In dissenting, Justice Ruth Bader Ginsburg — joined by Justices Breyer, Sotomayor, and Kagan — argued that the Court had wrongly struck down a provision whose “continuance would facilitate completion of the impressive gains thus far made” and “would guard against backsliding.” 

Much of the dissent did not take into account the current arbitrariness of the division that still separates the six states (with several other jurisdictions) from the rest of the nation.

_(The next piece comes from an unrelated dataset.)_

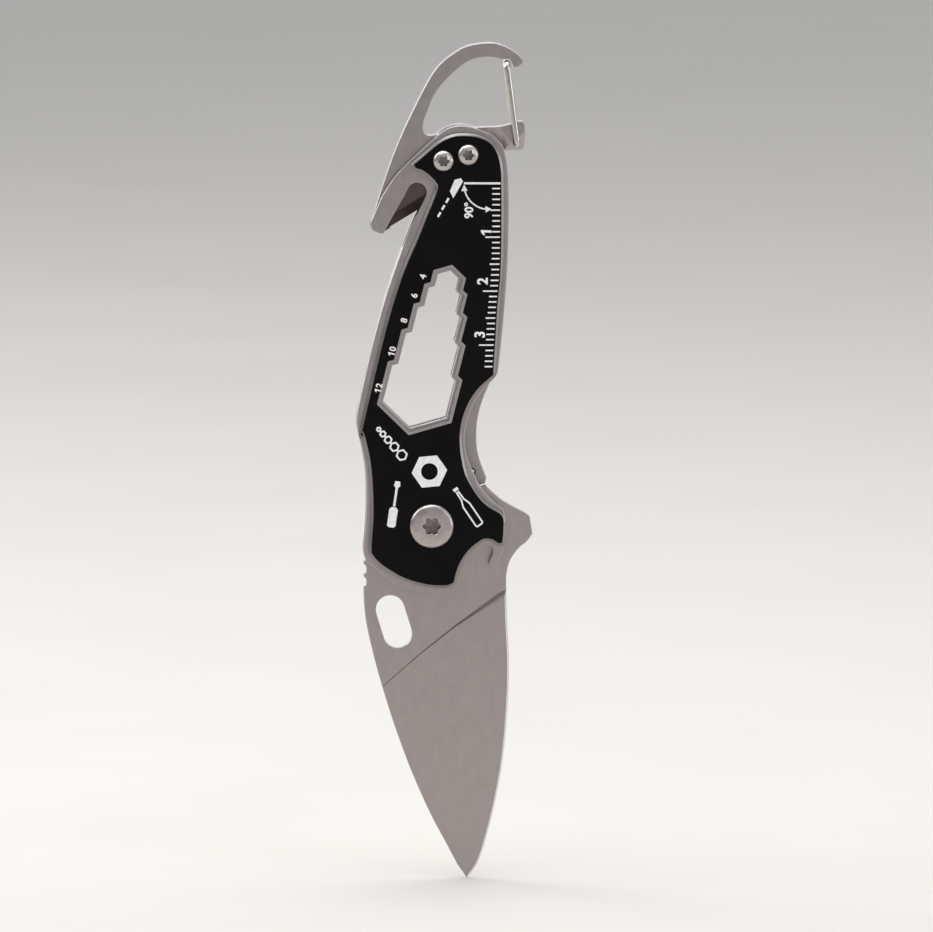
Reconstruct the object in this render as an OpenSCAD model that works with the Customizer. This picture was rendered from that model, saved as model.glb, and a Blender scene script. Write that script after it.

She instead took the opportunity to cite past possible barriers to minority voting that would have caused problems had the preclearance requirement not been in effect — but only in the covered jurisdictions. 

In response to the dissent, Roberts cited two problems: First, that “the dissent refuses to consider the principle of equal [state] sovereignty” and second, that the dissent wrongly “describes current levels of discrimination as ‘flagrant,’ ‘widespread,’ and ‘pervasive.'”

To be explicitly clear, Roberts argued that the “decision in no way affects the permanent, nation-wide ban on racial discrimination in voting found in Section 2,” and that Congress still has the ability to “draft another formula based on current conditions” and that are applied equally to all states.

This ruling simply shifts the burden of proof: The jurisdictions are no longer assumed to be guilty of discriminatory practices until proven innocent and are on equal footing with all other states.